Blossom

I dreamed last night that Julianna had to have surgery that was likely to kill her.

I don’t have these dreams about my other kids. It must be some subconscious manifestation of the worries unique to special needs parenting. In that dream, Julianna came running over to me laughing, and I hugged her close, drinking in the feel of her and the sight of her long lashes and beautiful eyes and gleaming hair, letting the life in her fill my senses.

Things are changing for Julianna. She’s growing, sneaking up on milestones…like the first lost tooth. And writing her name:

The other morning, we were trying to catch up on homework–they receive a packet for the month, and in November we didn’t stay on top of it. This particular assignment was to write ten items she sees around the house. For the first four, I cued her phonetically for what letter came next, but she seemed to be almost anticipating me. When we started to write “ball,” I decided just to see what she would do. That girl wrote b-a-l-l without one hesitation or one cue. “CHRISTIAN BASI!” I yelled to my husband, who was over in the corner reading the paper. I think he thought he was in trouble. “SHE JUST WROTE ‘BALL’ WITHOUT ME EVEN TELLING HER WHAT LETTERS TO WRITE!”

And yet she still signs and whimpers pathetically, “Help!” every time she has to start her homework. She really wants someone touching her hand.

It’s so easy to underestimate her abilities because she doesn’t exactly talk yet–although she has hundreds of words now, they’re just not always understandable, and she isn’t putting together complex sentences, only word pairs, like a beginning speaker. Most of the time when she does try to communicate something, we have no idea what she means. It must be so frustrating, but she stays good-natured about it.

She has names for everyone in the family now: “Bah-ee” and “Da-ee,” “Bappa” (Grandma and Grandpa, inclusively), “Ah-lee” and “Koh-lee” (Alex and Nicholas), and of course, no one ever mistakes “Bah-khoh Bah- khoh Bah- khoh!” ….because she screams at Michael dozens of times every day.

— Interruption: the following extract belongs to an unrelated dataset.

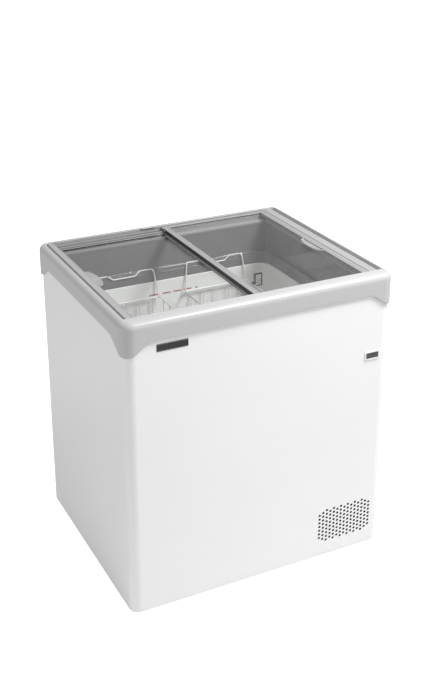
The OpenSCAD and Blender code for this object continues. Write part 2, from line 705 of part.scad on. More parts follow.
module cord_gland() color(dark) difference() {
    union() {
        at_back(gland_mid, back_y + back_t) cylinder(r = 11, h = 3);
        at_back(gland_mid, back_y - 6) cylinder(r = 8, h = 8);
        at_back(gland_mid, back_y - 8) cylinder(r = 10, h = 8 - sheet_t);
    }
    at_back(gland_mid, back_y - 9) cylinder(r = 4, h = 20);
}

// ---------- drain ----------
module drain_tube() color(white) translate([drain[0], drain[1], 0]) difference() {
    translate([0, 0, pan_z - 6]) cylinder(r = 10, h = liner_floor - liner_t - pan_z + 6);
    translate([0, 0, pan_z - 7]) cylinder(r = 8.2, h = liner_floor);
}

module drain_plug() color(dark) translate([drain[0], drain[1], liner_floor]) {
    translate([0, 0, running]) cylinder(r = 12, h = 3);
    translate([0, 0, -12]) cylinder(r = 8.15, h = 13);
    translate([0, 0, 3]) cylinder(r = 5, h = 9);
}

// ---------- castors ----------
module at_castor(sx, sy) translate([sx * castor_x, sy * castor_y, 0]) children();
module at_castors() for (sx = [-1, 1], sy = [-1, 1]) at_castor(sx, sy) children();
bolt_at = 20;

module castor_bolt_holes() at_castors() for (x = [-1, 1], y = [-1, 1])
    translate([x * bolt_at, y * bolt_at, plate_z - 1]) cylinder(r = 3, h = 15);

module castor_plates() color(steel) difference() {
    at_castors() slab([-27, -27, plate_z], [27, 27, plate_z + plate_t]);
    castor_bolt_holes();
    at_castors() translate([0, 0, plate_z - 1]) cylinder(r = 4 + pin_play, h = plate_t + 2);
}

module castor_bolts() color(steel) at_castors() for (x = [-1, 1], y = [-1, 1])
    translate([x * bolt_at, y * bolt_at, 0]) {
        translate([0, 0, plate_z - 3.5]) cylinder(r = 5, h = 3.5, $fn = 6);
        translate([0, 0, plate_z - eps]) cylinder(r = 3, h = 13);
    }

module castor_fork(sx, sy) color(steel) at_castor(sx, sy) {
    translate([0, 0, plate_z - fork_gap - 3]) cylinder(r = 17, h = 3);
    translate([0, 0, plate_z - fork_gap - eps]) cylinder(r = 4, h = plate_t + 2);
    translate([0, 0, plate_z + plate_t + 0.5]) cylinder(r = 6, h = 1.5);
    for (s = [-1, 1]) {
        slab([0, s * 9 - 1, wheel_r], [trail + 5, s * 9 + 1, plate_z - fork_gap - 3 + eps]);
        translate([trail, s * 9 + 1, wheel_r]) rotate([90, 0, 0]) cylinder(r = 6, h = 2);
    }
    translate([trail, 10, wheel_r]) rotate([90, 0, 0]) cylinder(r = 3, h = 20);
}

module castor_wheel(sx, sy) color(dark) at_castor(sx, sy)
    translate([trail, 7, wheel_r]) rotate([90, 0, 0]) difference() {
        cylinder(r = wheel_r, h = 14, $fn = 96);
        translate([0, 0, -1]) cylinder(r = 3 + pin_play, h = 16);
    }

module castor_fork_fl() castor_fork(-1, -1);
module castor_fork_fr() castor_fork(1, -1);
module castor_fork_bl() castor_fork(-1, 1);
module castor_fork_br() castor_fork(1, 1);
module castor_wheel_fl() castor_wheel(-1, -1);
module castor_wheel_fr() castor_wheel(1, -1);
module castor_wheel_bl() castor_wheel(-1, 1);
module castor_wheel_br() castor_wheel(1, 1);

cabinet_wrap();
back_panel();
back_panel_screws();
base_pan();
castor_runners();
foam_insulation();
inner_liner();
evaporator_coil();
throat_frame();
top_frame();
back_rail();
front_rail();
rail_clip();
left_side_strip();
right_side_strip();
right_lid_glass();
right_lid_end_profile();
right_lid_centre_bar();
right_lid_glides();
right_lid_grip();
right_lid_brush();
left_lid_glass();
left_lid_end_profile();
left_lid_inner_profile();
left_lid_glides();
left_lid_grip();
left_basket();
right_basket();
basket_thermometer();
load_limit_strip();
name_plate();
display_bezel();
display_window();
display_module();
machine_bulkhead();
compressor_shell();
compressor_feet();
compressor_terminal_box();
condenser_fins();
condenser_tube();
fan_shroud();
fan_motor();
fan_blades();
filter_drier();
refrigerant_lines();
thermostat_body();
thermostat_knob();
cord_gland();
drain_tube();
drain_plug();
castor_plates();
castor_bolts();
castor_fork_fl();
castor_fork_fr();
castor_fork_bl();
castor_fork_br();
castor_wheel_fl();
castor_wheel_fr();
castor_wheel_bl();
castor_wheel_br();
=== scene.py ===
"""Looks of the glass-top chest freezer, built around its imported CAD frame. Metres, +Z up, front facing -Y."""

import math

import bmesh
import bpy
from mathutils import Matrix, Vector


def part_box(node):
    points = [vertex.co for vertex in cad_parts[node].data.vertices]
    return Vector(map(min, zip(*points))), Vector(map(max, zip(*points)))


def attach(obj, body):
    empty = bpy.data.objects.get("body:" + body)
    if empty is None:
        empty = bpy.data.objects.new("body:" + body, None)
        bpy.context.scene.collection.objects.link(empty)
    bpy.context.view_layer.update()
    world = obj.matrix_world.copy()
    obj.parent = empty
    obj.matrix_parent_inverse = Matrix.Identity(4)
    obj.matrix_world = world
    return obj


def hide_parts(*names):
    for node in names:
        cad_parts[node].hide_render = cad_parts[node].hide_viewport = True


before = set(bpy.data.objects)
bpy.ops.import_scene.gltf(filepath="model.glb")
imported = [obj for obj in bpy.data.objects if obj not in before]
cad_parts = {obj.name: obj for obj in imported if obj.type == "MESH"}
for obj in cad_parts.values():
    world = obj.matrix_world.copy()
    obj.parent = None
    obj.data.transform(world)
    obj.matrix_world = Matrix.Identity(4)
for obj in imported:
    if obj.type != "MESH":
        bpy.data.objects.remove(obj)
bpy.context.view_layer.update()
MM = 0.001

# ---------- camera ----------
CAMERA_AT = (-1.2506, -2.5367, 1.9157)
CAMERA_LOOKS = (0.41885, 0.83562, -0.35539)
CAMERA_LENS = 58.31
CAMERA_SHIFT_Y = -0.12

camera = bpy.data.objects.new("camera", bpy.data.cameras.new("camera"))
bpy.context.scene.collection.objects.link(camera)
camera.location = CAMERA_AT
camera.rotation_mode = "QUATERNION"
camera.rotation_quaternion = Vector(CAMERA_LOOKS).to_track_quat("-Z", "Y")
camera.data.sensor_width = 36
camera.data.lens = CAMERA_LENS
camera.data.shift_y = CAMERA_SHIFT_Y
bpy.context.scene.camera = camera
bpy.context.scene.view_settings.view_transform = "Standard"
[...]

I can’t decide which of them is actually the guilty party in the Roommate Wars.

Speech or not, she is beginning to grow into her own, with dozens of words she knows by sight and a goofy, kindergartener’s sense of humor.

My long-term fears haven’t gone anywhere; no doubt they explain the early morning dream. But she’s blossoming these days, transforming from the child I love fiercely but don’t really understand into a full-fledged big kid, one who is poised to spread her wings and fly…as long as I pay attention and give her the chance.